LA NUBE Y EL TRONO DEL TABERNÁCULO (4)

“Finalmente erigió el atrio alrededor del tabernáculo y del altar, y puso la cortina a la entrada del atrio.  Así acabó Moisés la obra. Entonces una nube cubrió el tabernáculo de reunión, y la gloria de Jehová llenó el tabernáculo” (Éxodo 40:33, 34).

            El tabernáculo que Moisés levantó en el desierto era la morada del Dios trino entre su pueblo. Cada uno de los muebles hablan de Cristo y también del Espíritu Santo, pero Él siempre pasa más desapercibido, porque su ministerio es el de glorificar a Cristo. No llama la atención a sí mismo.
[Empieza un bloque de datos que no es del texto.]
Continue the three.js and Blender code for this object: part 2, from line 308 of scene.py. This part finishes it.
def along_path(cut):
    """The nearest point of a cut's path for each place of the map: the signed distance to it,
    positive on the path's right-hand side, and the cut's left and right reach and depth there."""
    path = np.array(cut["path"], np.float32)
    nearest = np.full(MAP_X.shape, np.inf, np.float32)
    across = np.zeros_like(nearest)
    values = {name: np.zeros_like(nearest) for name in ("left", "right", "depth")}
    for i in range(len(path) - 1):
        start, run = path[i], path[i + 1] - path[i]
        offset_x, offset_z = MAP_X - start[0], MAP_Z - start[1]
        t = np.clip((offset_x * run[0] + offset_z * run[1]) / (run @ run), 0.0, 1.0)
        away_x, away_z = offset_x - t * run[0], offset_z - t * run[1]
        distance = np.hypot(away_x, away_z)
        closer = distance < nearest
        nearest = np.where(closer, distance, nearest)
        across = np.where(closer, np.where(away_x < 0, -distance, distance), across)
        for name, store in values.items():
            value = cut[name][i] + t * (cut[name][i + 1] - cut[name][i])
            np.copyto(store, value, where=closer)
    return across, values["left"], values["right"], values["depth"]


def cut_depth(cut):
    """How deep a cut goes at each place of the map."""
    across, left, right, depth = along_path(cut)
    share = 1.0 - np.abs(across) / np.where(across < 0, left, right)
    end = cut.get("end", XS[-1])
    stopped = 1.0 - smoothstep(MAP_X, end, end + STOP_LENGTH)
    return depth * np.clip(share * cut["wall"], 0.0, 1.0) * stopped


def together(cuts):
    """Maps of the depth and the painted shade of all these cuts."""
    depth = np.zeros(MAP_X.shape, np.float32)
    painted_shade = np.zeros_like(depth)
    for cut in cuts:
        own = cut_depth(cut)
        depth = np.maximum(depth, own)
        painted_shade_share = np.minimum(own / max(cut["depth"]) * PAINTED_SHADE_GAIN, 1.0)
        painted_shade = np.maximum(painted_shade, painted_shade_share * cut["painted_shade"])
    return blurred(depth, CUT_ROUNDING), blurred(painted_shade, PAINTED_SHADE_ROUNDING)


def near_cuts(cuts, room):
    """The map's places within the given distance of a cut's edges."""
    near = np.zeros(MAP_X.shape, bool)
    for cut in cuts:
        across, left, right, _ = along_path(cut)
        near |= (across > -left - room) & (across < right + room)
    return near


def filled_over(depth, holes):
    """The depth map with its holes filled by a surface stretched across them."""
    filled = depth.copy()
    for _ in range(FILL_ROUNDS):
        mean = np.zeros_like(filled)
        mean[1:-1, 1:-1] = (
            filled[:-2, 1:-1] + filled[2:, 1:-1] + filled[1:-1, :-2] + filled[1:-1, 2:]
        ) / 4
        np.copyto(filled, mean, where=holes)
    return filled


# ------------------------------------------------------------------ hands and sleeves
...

Hemos hablado de su presencia invisible dentro del tabernáculo; ahora vamos a hablar de su presencia visible fuera de él: la nube. La nube descansaba sobre el propiciatorio manchado con sangre. Aquí tenemos que parar con suma reverencia y contemplar el Trono de Dios. Dios gobierna a su pueblo desde un trono manchado con la sangre del sacrificio para el pecado que representa la de su Hijo, y la nube que sube desde el trono al cielo representa a su Santo Espíritu dando testimonio visible de su presencia en la tierra. Caímos en la cuenta que Dios Padre, Dios Hijo y Dios Espíritu están  representados en el Trono.
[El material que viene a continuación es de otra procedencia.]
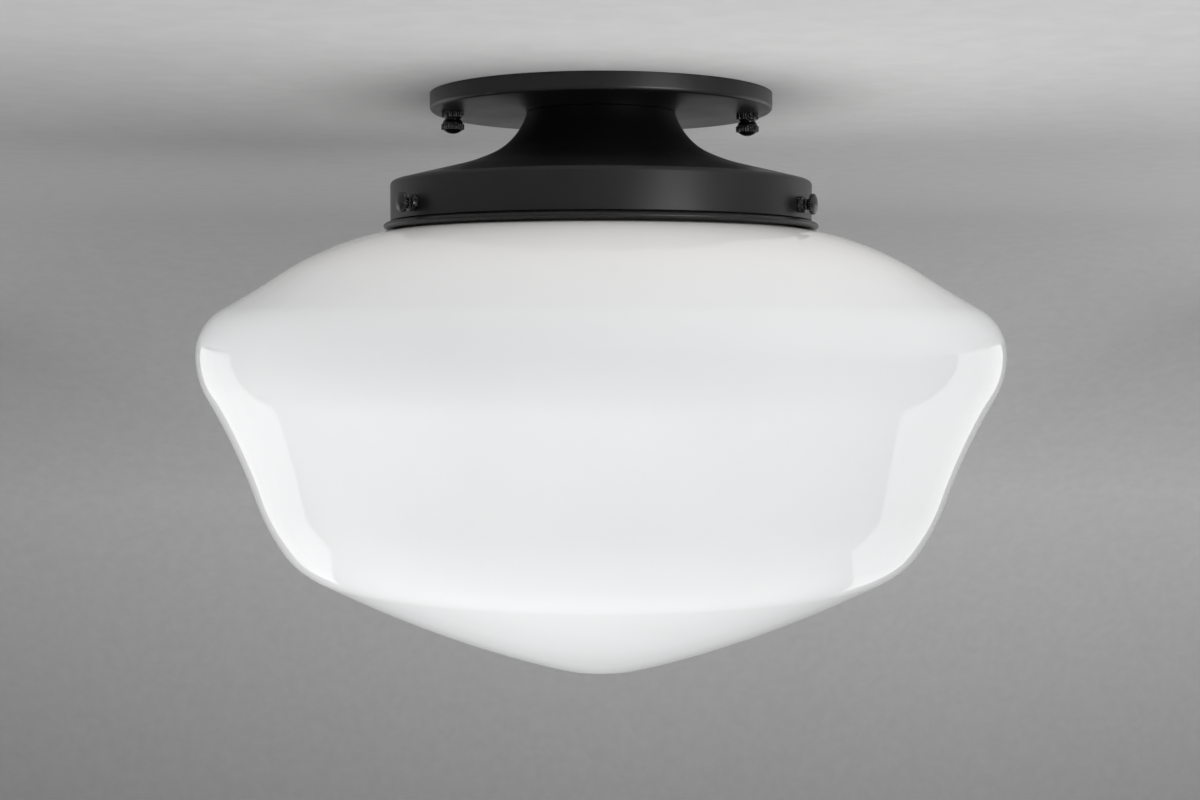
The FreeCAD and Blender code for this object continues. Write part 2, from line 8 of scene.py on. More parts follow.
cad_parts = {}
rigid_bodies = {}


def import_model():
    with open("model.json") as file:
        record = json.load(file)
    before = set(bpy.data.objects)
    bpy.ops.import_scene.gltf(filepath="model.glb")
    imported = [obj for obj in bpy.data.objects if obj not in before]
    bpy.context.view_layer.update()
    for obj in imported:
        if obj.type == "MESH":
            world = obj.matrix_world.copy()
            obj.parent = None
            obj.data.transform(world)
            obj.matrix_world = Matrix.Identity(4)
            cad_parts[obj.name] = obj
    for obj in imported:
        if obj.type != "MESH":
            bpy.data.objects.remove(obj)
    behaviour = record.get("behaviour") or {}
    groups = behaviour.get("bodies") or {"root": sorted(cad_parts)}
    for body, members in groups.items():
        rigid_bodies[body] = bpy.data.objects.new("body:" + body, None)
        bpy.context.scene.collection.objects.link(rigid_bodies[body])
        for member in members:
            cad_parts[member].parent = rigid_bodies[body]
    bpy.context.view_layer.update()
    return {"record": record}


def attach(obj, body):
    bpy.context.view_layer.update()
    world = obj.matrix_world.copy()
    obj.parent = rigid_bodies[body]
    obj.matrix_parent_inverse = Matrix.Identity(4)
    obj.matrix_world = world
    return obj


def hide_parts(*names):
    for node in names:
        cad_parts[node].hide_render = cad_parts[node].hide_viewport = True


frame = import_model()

Este es el Tabernáculo que Moisés erigió según el patrón que había visto cuando estaba en el monte; está modelado conforme a la realidad celestial  del Trono de Dios en los cielos, el verdadero Lugar Santísimo celestial. Allí es allí donde nos encontramos con Dios en oración los creyentes del Nuevo Pacto en Cristo.
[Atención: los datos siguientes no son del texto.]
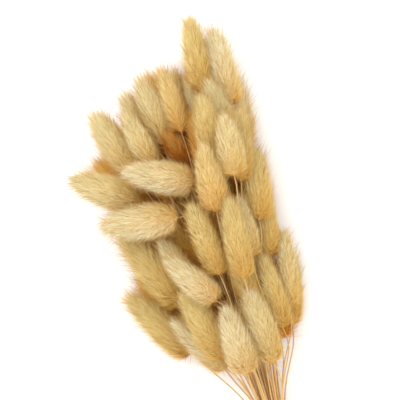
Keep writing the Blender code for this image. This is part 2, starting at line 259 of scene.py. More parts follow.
@dataclass(frozen=True)
class SeedFluff:
    """Dried seed fluff: fine plant hairs, amber where they grow and pale at their ends.

    The hairs scatter light softly, so the shader is rough, with next to no gloss. A hair's colour
    follows its own map: u runs from where other heads hide the sky, and the fluff is painted amber
    as shade, to where the sky is in sight and it is pale, and there from the head's base to its tip.
    v runs from the hair's root to its end.
    """

    name: str
    root: str
    middle: str
    end: str

    def material(self) -> Material:
        """Returns the fluff's material, made once for each tint."""
        known = bpy.data.materials.get(self.name)
        if known:
            return known
        made, tree, shader = new_material(self.name)
        spot = add_node(tree, "ShaderNodeUVMap", {}, uv_map=COLOUR_MAP)
        axes = add_node(tree, "ShaderNodeSeparateXYZ", {"Vector": out(spot)})
        which, along = axes.outputs["X"], axes.outputs["Y"]
        # The short hairs at the head's base are as pale at their roots as in their middles
        paler = add_ramp(tree, which, {0.19: "#000000", 0.27: "#A0A0A0", 0.42: "#000000"})
        stops = {0.06: self.root, 0.34: self.middle, 0.92: self.end}
        hair = add_ramp(tree, calc(tree, "MAXIMUM", along, paler), stops)
        # Stray hairs turn straw-coloured past their roots, and awns are brown, on every head alike
        stray = add_ramp(tree, along, {0.0: self.root, 0.3: "#D2AA60", 0.6: "#C6A666", 1.0: "#BEA46C"})
        awn = add_ramp(tree, along, {0.0: "#6B4318", 0.6: "#8A5C24", 1.0: "#B58A48"})
        # Painted shade: fluff and stray hairs are darkened to amber where other heads hide the sky from
        # their roots
        amber = {0.0: "#DC9438", 0.16: "#ECBA6C", 0.34: "#FAE2B0", 0.6: "#FFFFFF", 0.79: "#FFFFFF"}
        painted_shade = add_ramp(tree, which, {**amber, 0.81: "#DC9438", 0.83: "#F2CC8C", 0.85: "#FFFFFF"})
        colour = hair
        for start, other in ((STRAY_COLOURS_FROM, stray), (AWN_COLOURS_FROM, awn)):
            colour = blend(tree, calc(tree, "GREATER_THAN", which, start), colour, other)
        tree.links.new(blend(tree, 1.0, colour, painted_shade, "MULTIPLY"), shader.inputs["Base Color"])
        shader.inputs["Roughness"].default_value = 0.7
        shader.inputs["Specular IOR Level"].default_value = 0.1
        return made


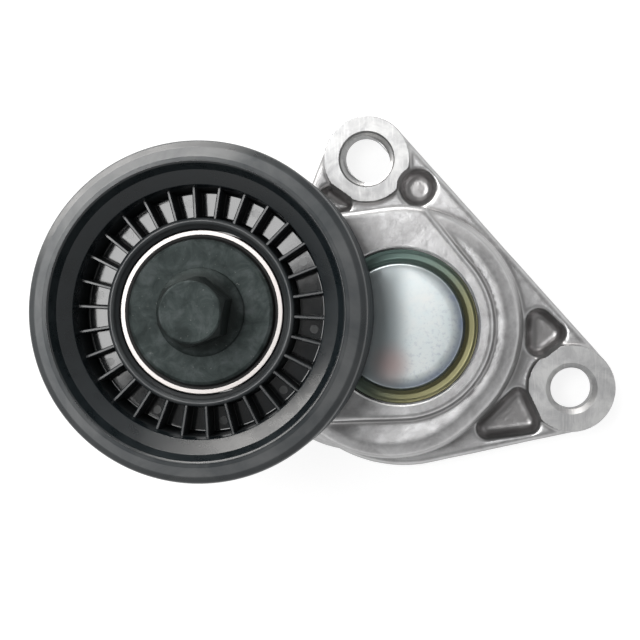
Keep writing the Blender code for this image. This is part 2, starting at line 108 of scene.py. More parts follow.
# Pulley moulding.
LIP_R = 35.9
BEVEL_R = 39.4
BEVEL_HIGH = 52.8
BEVEL_LOW = 51.9
WEB_TOP = 37.9
WEB_LOW = 34.9
HUB_R = 23.12
RIB_TOP = 46.2
RIB_COUNT = 30
RIB_FIRST_DEG = 9.2
MARK_COUNT = 10
MARK_FIRST_DEG = 27.1
MARK_RING_R = 27.2
MARK_R = 1.05
MARK_HEIGHT = 0.08
WELD_DEPTH = 1.0  # how far ribs and marks reach into the web they grow from

# Pulley bolt.
ACROSS_FLATS = 15.0
BOLT_TURN_DEG = 21.0
BOLT_R = 5.0
FLANGE_R = 10.8
FLANGE_HEIGHT = 2.6

# Castings. Each outline wraps round plan circles (centre, radius).
EAR_TOP = 10.0
EAR_R = 11.4
EAR_HOLE_R = 5.4
EAR_SLOT_REACH = 1.1
PLATE_TOP = 8.8
PLATE_CIRCLES = [((-0.3, -2.35), 34.6), ((-4.0, 3.0), 31.7)]
POCKETS = [
    [((3.7, 36.3), 4.6)],
    [((35.3, 1.2), 3.1), ((39.0, -2.0), 3.0), ((35.2, -4.8), 3.1)],
    [((29.9, -18.6), 2.3), ((32.6, -25.4), 2.7), ((21.9, -27.0), 2.6)],
    [((-19.9, 34.9), 1.8), ((-15.6, 31.8), 1.8), ((-23.5, 29.5), 2.0)],
]
ARM_LOW = 12.0
PLATEAU_TOP = 27.0
RECESS_R = 19.85
RECESS_FLOOR = 23.5
CAP_FACE_R = 14.4
VOXEL = 0.45
SMOOTHING_PASSES = 3
WAVINESS = 0.06
CAST_SHARP_DEG = 38

FLOOR_GAP = 0.3


# ---------------------------------------------------------------- shapes


def solid(name, bm):
    """Links a bmesh as an object whose faces look outwards."""
    bmesh.ops.recalc_face_normals(bm, faces=bm.faces)
    mesh = bpy.data.meshes.new(name)
    bm.to_mesh(mesh)
    bm.free()
    obj = bpy.data.objects.new(name, mesh)
    bpy.context.scene.collection.objects.link(obj)
    return obj


def polar(centre, radius, degrees):
    """The plan point at a distance and an angle from a centre."""
    angle = math.radians(degrees)
    return centre[0] + radius * math.cos(angle), centre[1] + radius * math.sin(angle)


def rounded(points, steps=5, closed=True):
    """An outline whose corners are rounded where a point has a fillet radius as its third value."""
    outline = []
    for index, point in enumerate(points):
        here = Vector(point[:2])
        end = not closed and index in (0, len(points) - 1)
        if len(point) < 3 or end:
            outline.append(tuple(here))
            continue
        to_before = Vector(points[index - 1][:2]) - here
        to_after = Vector(points[(index + 1) % len(points)][:2]) - here
        half = to_before.angle(to_after) / 2
        reach = min(point[2] / math.tan(half), 0.48 * to_before.length, 0.48 * to_after.length)
        start = here + to_before.normalized() * reach
        stop = here + to_after.normalized() * reach
        middle = (to_before.normalized() + to_after.normalized()).normalized()
        centre = here + middle * reach / math.cos(half)
        radius = reach * math.tan(half)
        for step in range(steps + 1):
            share = step / steps
            spoke = (start - centre) * (1 - share) + (stop - centre) * share
            outline.append(tuple(centre + spoke.normalized() * radius))
    return outline


def turned(name, outline, centre=PIVOT, steps=192):
    """Spins a closed outline of (radius, height) points about a vertical axis."""
    bm = bmesh.new()
    rings = []
    for step in range(steps):
        angle = math.tau * step / steps
        cos, sin = math.cos(angle), math.sin(angle)
        ring = []
        for radius, height in outline:
            x, y = centre[0] + radius * cos, centre[1] + radius * sin
            ring.append(bm.verts.new((x * MM, y * MM, height * MM)))
        rings.append(ring)
    count = len(outline)
    for ring, following in zip(rings, rings[1:] + rings[:1]):
        for index in range(count):
            after = (index + 1) % count
            if outline[index][0] > WELD or outline[after][0] > WELD:
                bm.faces.new((ring[index], following[index], following[after], ring[after]))
    bmesh.ops.remove_doubles(bm, verts=bm.verts, dist=WELD)
    return solid(name, bm)


def loft(name, circles, levels, steps=144):
    """Stacks outlines that wrap round plan circles (centre, radius), one at each (inset, height)."""
    bm = bmesh.new()
    rings = []
    for inset, height in levels:
        ring = []
        for step in range(steps):
            angle = math.tau * step / steps
            cos, sin = math.cos(angle), math.sin(angle)
            centre, radius = max(circles, key=lambda c: c[0][0] * cos + c[0][1] * sin + c[1])
            x = centre[0] + (radius - inset) * cos
            y = centre[1] + (radius - inset) * sin
            ring.append(bm.verts.new((x * MM, y * MM, height * MM)))
        rings.append(ring)
    for ring, upper in zip(rings, rings[1:]):
        for index in range(steps):
            after = (index + 1) % steps
            bm.faces.new((ring[index], ring[after], upper[after], upper[index]))
    bm.faces.new(rings[0][::-1])
    bm.faces.new(rings[-1])
    return solid(name, bm)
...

El Trono de Dios es un Trono de propiciación, manchado con la sangre de nuestro Redentor, hermoso con el Espíritu de santidad, envuelto con la luz de la deslumbrante gloria shekiná de su santidad. Dios mora en luz inaccesible de pureza absoluta. Su mismo Ser emana el grato olor de la santidad de su Persona: amor, gozo, paz, paciencia, benignidad, bondad, una fragancia que supera la de las especias aromáticas de tierra. Está sentado en un Trono de gracia, de misericordia, de propiciación hecha con sangre. Es el Trono del Cordero inmolado, resucitado y vivo. La vida irradia de su cuerpo glorificado para llenar el universo de la vida con que se mantiene en funcionamiento, cosa creado en Él, por Él, para Él, y ahora, unificado en Él. Ya no hay dos ángeles de oro encima del Arco del Pacto, sino miríadas de ángeles vivos postrados en adoración delante del Trono de Dios y del Cordero, el que estuvo muerto pero vive por los siglos de los siglos, el más hermoso de los hijos de los hombres y el unigénito Hijo de Dios encarnado y glorificado, glorioso con la luz de la santidad del Espíritu de Dios, nuestro aliado, consolador, y ayudante, el más humilde de los humildes, el Espíritu del amor. Con asombro nos damos cuenta de que el Trono en el cual el eterno y glorioso Trino Ser está sentado es ¡el Arca del Pacto entre Dios y el hombre! Quedamos atónitos, perdidos en admiración ante lo incomprensible e inexplicable. ¡Dios gobierna el universo sobre la base de nuestra redención! Exclamamos: “¿Qué es el hombre, para que tengas de él memoria? Le has hecho poco menor que los ángeles, y lo coronaste de gloria y de honra”. Nos postramos junto a los ángeles abrumados por un sentido de indignidad ante el Dios de toda gracia. Solo podemos decir: “Al que está sentado en el trono, y al Cordero, sea la alabanza, la honra, y la gloria y el poder, por los siglos de los siglos”. Amén.